Mereka kembali sebagai kerabat yang bergantung pada kemurahan hati raja, bukan sebagai pesaing. Dengan demikian, VOC berhasil menghilangkan potensi ancaman di Ceylon sambil memperkuat stabilitas di Kartasura di bawah kendali mereka.

Luka yang Kembali Bernanah: Riwayat Amangkurat III dan Dua Makamnya

Rekonsiliasi ini ternyata rapuh. Luka sejarah terlalu dalam untuk disembuhkan hanya dengan upacara. Beberapa tahun kemudian, prahara Geger Pecinan (1741-1743) meletus, dan ironisnya, pemberontakan ini dipimpin oleh Raden Mas Garendi (Sunan Kuning), yang tidak lain adalah cucu Amangkurat III dari garis Pangeran Tepasana. Pemberontakan ini seakan menjadi bukti bahwa dendam pengasingan tidak pernah benar-benar padam.

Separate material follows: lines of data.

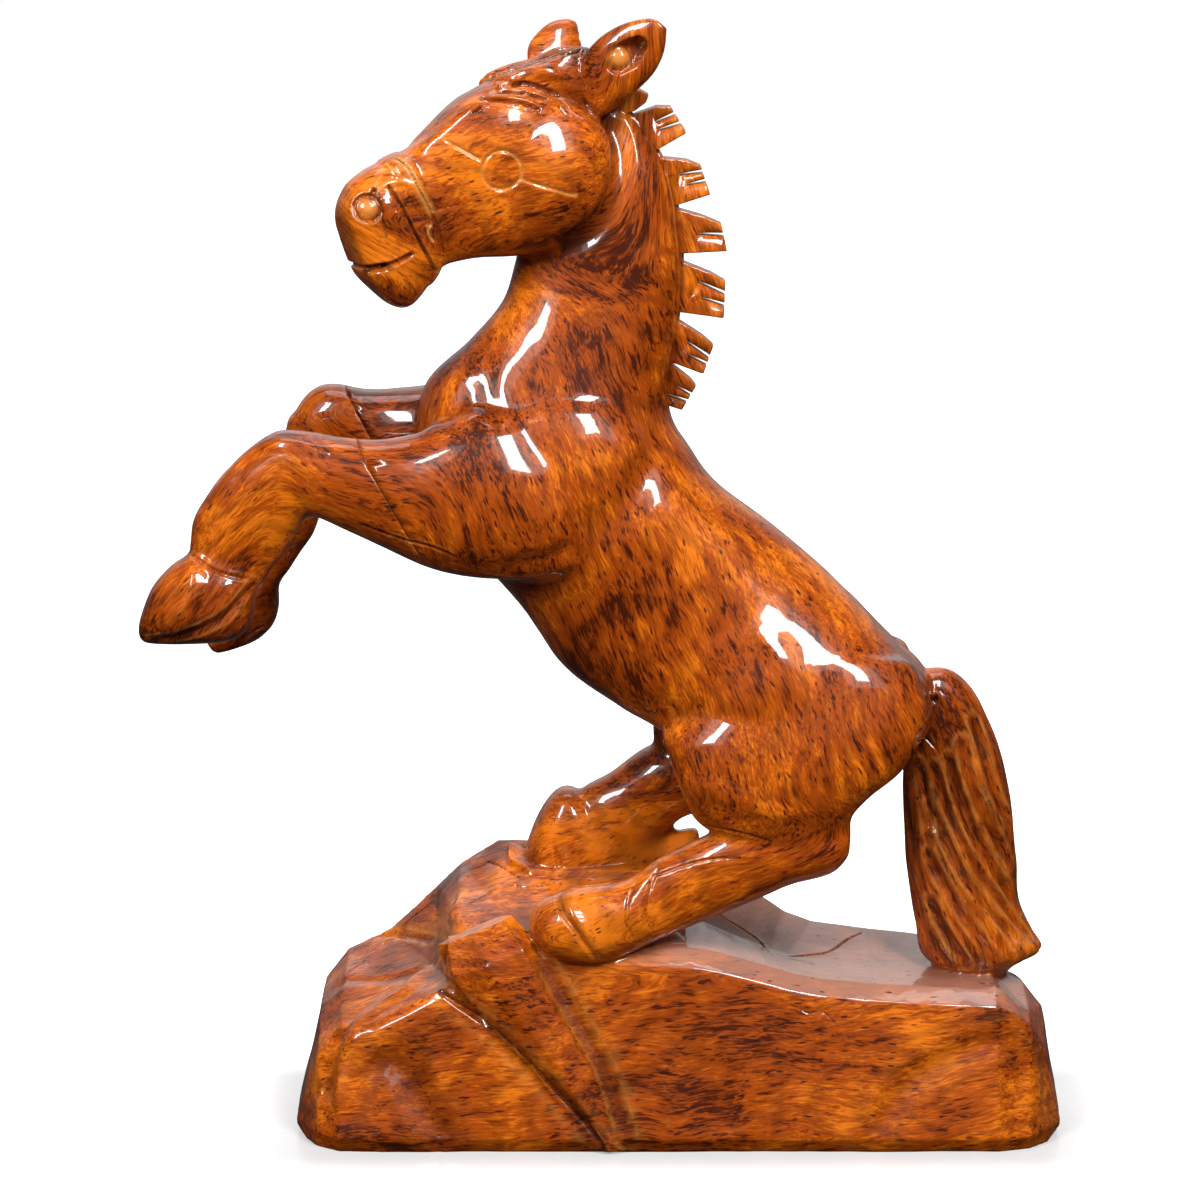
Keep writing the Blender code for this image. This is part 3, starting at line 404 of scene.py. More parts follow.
BODY_LINES = (
    (0.9, 1.5, "plain", BOTH, ((-23, 371), (-16, 366), (-11, 359), (-8, 352), (-4.6, 341), (-2.4, 325),
     (-1.2, 311), (-1.6, 297), (-3.6, 285), (-5.4, 273), (-5.6, 259))),
    (0.6, 1.2, "dark", (-1,), ((-112, 225), (-98, 220), (-88, 217.6), (-79, 214))),
    (4.5, 1.0, "plain", BOTH, ((-33, 218), (-19, 229), (-14, 238), (-13, 247))),
    (3.4, -0.8, "plain", BOTH, ((-74, 278), (-82, 266), (-88, 254))),
    (3.4, 0.7, "plain", BOTH, ((-68, 284), (-68, 270), (-64, 258))),
    (3.4, 1.7, "plain", BOTH, ((-63, 208), (-55, 211), (-46, 212.4), (-36, 217))),
    (8.0, 1.7, "plain", BOTH, ((-5.8, 151.6), (6.8, 161.4), (16.9, 172.8), (29.2, 181.8))),
    (3.6, -1.0, "plain", BOTH, ((0, 131), (12, 130), (23, 127), (39, 119))),
    (0.8, 0.5, "plain", BOTH, ((8, 117), (21, 115), (33, 111.5))),
    (0.6, 0.9, "dark", BOTH, ((-10, 98), (3, 103), (11, 105), (21, 106))),
    (1.5, 1.5, "keen", BOTH, ((-44.6, 97), (-42.1, 87.5), (-36.5, 80.0), (-29.8, 69.9))),
    (2.6, -0.9, "keen", BOTH, ((-41.5, 97), (-38.6, 87.5), (-33.0, 80.0), (-26.3, 70.5))),
    (0.8, 0.8, "plain", BOTH, ((-12, 99), (-17.4, 93), (-19, 84), (-17, 76))),
    (0.8, 0.8, "plain", BOTH, ((-7, 102), (-10.4, 95), (-11.4, 86), (-9, 77))),
    (2.6, -1.0, "plain", BOTH, ((-9.6, 101), (-13.8, 94), (-15.2, 85), (-13, 76))),
    *((2.7, 2.1, "keen", BOTH, strand) for strand in TAIL_STRANDS),
    (1.2, 1.6, "dark", BOTH, ((92, 158), (88, 153), (83, 146), (82, 140))),
    (0.7, 0.8, "plain", BOTH, ((83, 146), (88, 143), (93, 138))),
    (1.8, -1.0, "plain", BOTH, ((91, 160), (95, 157), (98, 152), (99.4, 146))),
    (5.0, -1.5, "keen", BOTH, ((-171, 214), (-171.8, 199), (-182.4, 186))),
    (2.4, 1.3, "keen", BOTH, ((-186, 182.4), (-175, 185), (-166, 188.6), (-158, 193.6), (-150, 203))),
    (1.0, 0.9, "plain", BOTH, ((-174, 214), (-163, 208), (-150, 204))),
    (2.2, -0.8, "plain", BOTH, ((-165, 231), (-152, 248), (-140, 253), (-122, 250))),
    (4.2, 1.0, "keen", (-1,), ((-85.3, 57.0), (-68.3, 45.4), (-52.1, 30.4), (-34.0, 10.9), (-26.9, 2.5))),
    (1.3, 1.6, "dark", (-1,), ((-85.3, 57.0), (-68.3, 45.4), (-52.1, 30.4), (-34.0, 10.9), (-26.9, 2.5))),
    (5.0, -1.5, "keen", (-1,), ((-115.5, 42.6), (-109.1, 46.9), (-99.1, 53.1), (-89.2, 59.3))),
    (0.7, 0.0, "pale", (-1,), ((-115.5, 42.6), (-109.1, 46.9), (-99.1, 53.1), (-89.2, 59.3))),
    (6.0, -1.3, "keen", (-1,), ((-115.4, 44), (-115.8, 36), (-118.0, 29.9), (-122.0, 13.8))),
    (6.5, 2.4, "keen", (-1,), ((-121.5, 41), (-125, 30), (-128.5, 16))),
    (8.5, 2.6, "keen", (-1,), ((-108.0, 35.1), (-97.4, 28.7), (-90.6, 17.1), (-80.3, 2.0))),
    (2.2, 1.4, "keen", (-1,), ((-126.3, 56.3), (-117.1, 58.1), (-103.9, 62.2), (-89.4, 64.7))),
    (5.0, -1.4, "keen", (-1,), ((-122.2, 56.5), (-108.9, 73.3), (-99.2, 82.4), (-86.0, 95.9))),
    (3.6, -0.9, "keen", (-1,), ((-84, 97), (-73.0, 90.8), (-78.7, 82.4), (-84.0, 72.2))),
    (2.4, 1.0, "keen", (-1,), ((-86.3, 60.2), (-84.2, 66.0), (-83.0, 75.0), (-79, 82.0))),
    (3.4, 1.2, "keen", (-1,), ((-53.4, 77.0), (-45.0, 62.5), (-36.6, 48.5), (-28.6, 34.5), (-22.8, 20),
     (-18.5, 5.0))),
    (6.5, 1.7, "keen", (-1,), ((66.1, 2.1), (80.0, 23.5), (101.5, 35.9), (116.1, 39.9))),
    (5.0, -1.2, "keen", (-1,), ((112.0, 57.0), (120.5, 44.2), (126.8, 29.6), (128.2, 7.5))),
    (7.0, 0.8, "plain", (-1,), ((-8, 50), (6, 30), (14, 6))),
    (0.35, 0.5, "dark", (-1,), ((40, 52), (46, 49), (50, 50), (55, 46))),
    (5.0, 1.4, "plain", (1,), ((-60, 4), (-44, 24), (-30, 48))),
    (4.0, 1.2, "plain", (1,), ((30, 2), (44, 22), (70, 34))),
    (3.7, 0.0, "pale", (-1,), ((-22.0, 385.6), (-21.6, 385.6))),
    (7.5, 0.0, "shade", (-1,), ((-108.0, 33.1), (-97.4, 26.7), (-90.6, 15.1), (-78.3, 0.0))),
    (3.4, 0.0, "shade", (-1,), ((-86.3, 60.0), (-68.3, 47.4), (-52.1, 32.4), (-34.0, 12.9), (-26.9, 4.5))),
    (4.0, 0.0, "shade", (-1,), ((-122, 62.3), (-103.9, 67.2), (-88.4, 68.7))),
    (3.0, 0.0, "shade", BOTH, ((-22, 371), (-15, 366), (-9, 359), (-5, 352), (-2.6, 341), (-0.4, 325), (0.8, 311),
     (0.4, 297), (-1.6, 285), (-4.4, 273))),
    (4.0, 0.0, "shade", BOTH, ((82, 140), (84, 120), (85, 100), (88, 78))),
)
TOP_LINES = (
    (0.6, 1.6, "dark", ((-76, 0), (-69, 5), (-62, 7), (-54, 5), (-47, 6))),
    (0.4, 0.9, "dark", ((-70, 28), (-63, 18), (-57, 10))),
    (0.4, 0.9, "dark", ((-57, 32), (-54, 21))),
    (0.45, 1.1, "dark", ((12, 9), (23, 6), (30, 2), (34, -9))),
    (0.4, 0.9, "dark", ((14, -20), (23, -26), (32, -21))),
    (0.55, 1.4, "dark", ((40, -3), (48, 2), (55, 7), (62, 20), (68, 28))),
    (0.4, 0.8, "dark", ((40, -6), (49, -8))),
    (0.4, 0.8, "dark", ((60, 35), (68, 38), (78, 42))),
    (0.45, 0.9, "dark", ((-90, 27), (-102, 26), (-113, 15), (-122, 4))),
    (2.2, 0.8, "plain", ((-129, 5), (-105, -8), (-89, -12))),
)
NOSTRIL = (-90.9, -20.2)
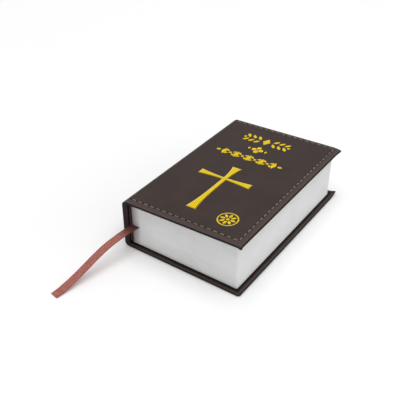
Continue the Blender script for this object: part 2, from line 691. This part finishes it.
def case_flat(cover, rows):
    """The flat of a cover: its u positions and its grids outside and inside, then for each point
    the distance to the edge and to the stitching, and the dents."""
    reach, row_end = cover.reach, cover.row_u[1]
    curl = EDGE_R * np.sin(np.radians(np.arange(15, 91, 15)))
    u = np.concatenate([spaced((FLAT_START, row_end - NEAR_ROW, OPEN_STEP),
                               (row_end - NEAR_ROW, row_end + NEAR_ROW, FINE_STEP),
                               (row_end + NEAR_ROW, reach - EDGE_R, EDGE_STEP)),
                        reach - EDGE_R + curl])[None]
    pull = np.clip((u - reach + CORNER_PULL) / (CORNER_PULL - EDGE_R), 0, 1)
    u = u - corner_inset(cover, rows) * pull
    room = plan_room(cover, u, rows)
    inside = np.minimum(np.minimum(rows - TAIL_ROW, HEAD_ROW - rows), row_end - u)
    height, dent = stitch_relief(u, rows, cover)
    # The front swells a little inside its stitching, and the margins outside it are pressed
    height += 0.05 * bell(inside - 1.5, 1.0) * (cover.side > 0) - 0.07 * ease(-inside, 0, 0.8)
    thick = (FOLD_R - INNER_W) / 2 - edge_drop(room)
    base = (FOLD_R + INNER_W) / 2 + cover_warp(cover, u, rows)
    grids = [cover.point(u, rows, base + thick + height), cover.point(u, rows, base - thick)]
    return u, grids, room, inside, dent


def case_faces(index, flip, open_point):
    """Faces outside, inside except where all points are open, and at tail, head and fore-edge."""
    lower = index + index.size
    inner_faces = np.array(grid_faces(lower, not flip))
    covered = ~open_point[inner_faces - index.size].all(axis=1)
    faces = grid_faces(index, flip) + inner_faces[covered].tolist()
    ends = (lower[0], index[0]), (index[-1], lower[-1]), (index[:, -1], lower[:, -1])
    for first, second in ends:
        faces += grid_faces(np.stack([first, second]), flip)
    return faces


def case_wear(outer, room, inside, dent, past_leaves, beyond_ends):
    """Values that the leather's material reads, on the outer grid and on the inner one."""
    rim = bell(room - 1.1, 0.4)
    # The fold is rubbed where it turns onto the cover
    rim[:, :len(outer)] += 0.8 * bell(outer[:, 0] + 0.3, 0.55) * (outer[:, 1] > -FOLD_R)
    margin = ease(-inside, -0.2, 0.7)
    under = 1 - ease(room, 0.1, 0.85)
    # Inside, the leather is dark beside the leaves and paler towards its edge
    hollow = 0.95 * (1 - ease(past_leaves, 1.0, 2.5)) + 0.3 * beyond_ends
    hollow = np.clip(np.maximum(hollow, 0.8 * under), 0, 1)
    inner_rim = 0.7 * bell(past_leaves - 2.7, 0.7)
    inner_margin = ease(past_leaves, 1.0, 2.4)
    return {"rim": np.stack([rim, inner_rim]), "margin": np.stack([margin, inner_margin]),
            "dent": np.stack([dent, np.zeros_like(dent)]), "under": np.stack([under, hollow])}


def make_case_half(cover):
    """Half of the leather skin: from the middle of the spine, over the fold, to the far edge."""
    rows = case_rows()[:, None]
    end = COVER_H / 2
    outer, fold_grids, fold_dent = case_fold(cover, rows)
    u, flat_grids, room, inside, dent = case_flat(cover, rows)
    grids = [np.concatenate(pair, axis=1) for pair in zip(fold_grids, flat_grids)]
    count = grids[0].shape[:2]
    index = np.arange(count[0] * count[1]).reshape(count)
    full_u = np.concatenate([np.full((count[0], len(outer)), -1.0), u], axis=1)
    full_y = np.abs(np.broadcast_to(rows, count))
    open_point = (full_u > TURN_IN) & (full_u < cover.reach - TURN_IN) & (full_y < end - TURN_IN)
    faces = case_faces(index, cover.side < 0, open_point.ravel())
    wide = np.ones((1, len(outer)))
    room = np.concatenate([(end - np.abs(rows)) * wide, room], axis=1)
    inside = np.concatenate([np.minimum(rows - TAIL_ROW, HEAD_ROW - rows) * wide, inside], axis=1)
    dent = np.concatenate([fold_dent, dent], axis=1)
    past_leaves = np.maximum(full_y - BLOCK_HI[1], full_u + cover.hinge[0] - BLOCK_HI[0])
    wear = case_wear(outer, room, inside, dent, past_leaves, full_y > BLOCK_HI[1])
    piece = make_piece(cover.name + "_case_leather", np.stack(grids), faces, LEATHER,
                       wear)
    skin = piece.modifiers.new("skin", "SOLIDIFY")
    skin.thickness = LEATHER_T * MM
    skin.offset = -1
    bake_modifiers(piece)
    bend = 0.75 / math.sqrt(2)
    ends = [cover.place(side * bend, side * bend, 0.0) * MM for side in (-1, 1)]
    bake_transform(piece)
    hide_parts(cover.name + "_cover_leather", "spine_leather")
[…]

Kisah ini juga meninggalkan jejak paling misterius dalam ingatan kolektif Jawa: riwayat Amangkurat III sendiri. Versi resmi yang didukung arsip VOC dan catatan keraton Surakarta menyebutkan ia wafat di Ceylon pada tahun 1734 dan jenazahnya dipulangkan untuk dimakamkan di kompleks pemakaman raja-raja Mataram di Imogiri.

Namun, sebuah narasi tandingan hidup kuat di Kediri, Jawa Timur. Menurut tradisi lisan yang dijaga turun-temurun, Amangkurat III tidak pernah meninggal di pembuangan.

Ia berhasil kembali ke Jawa secara rahasia, melepaskan atribut duniawi, dan hidup sebagai seorang sufi hingga akhir hayatnya. Makamnya diyakini berada di Setono Gedong, Kediri, sebuah situs keramat yang hingga kini diziarahi banyak orang.

“Bagi kami, Amangkurat III di Setono Gedong adalah simbol perlawanan. Ia adalah raja yang menolak tunduk pada Kompeni dan memilih jalan spiritual,” tutur Mbah Sutrisno, juru kunci kompleks makam Setono Gedong.

Dua makam ini—satu di Imogiri sebagai simbol rekonsiliasi dengan kekuasaan, dan satu di Kediri sebagai monumen perlawanan dalam ingatan rakyat—menjadi metafora sempurna bagi sejarah Amangkurat III dan keturunannya.

Mereka dipulangkan ke tanah air, tetapi jejak pengasingan mereka abadi, mengingatkan kita bahwa dalam politik Jawa, tahta dan luka adalah dua sisi dari mata uang yang sama. Sejarah boleh ditulis oleh penguasa, tetapi ingatan selalu menemukan jalannya sendiri untuk tetap hidup (ar/dnv).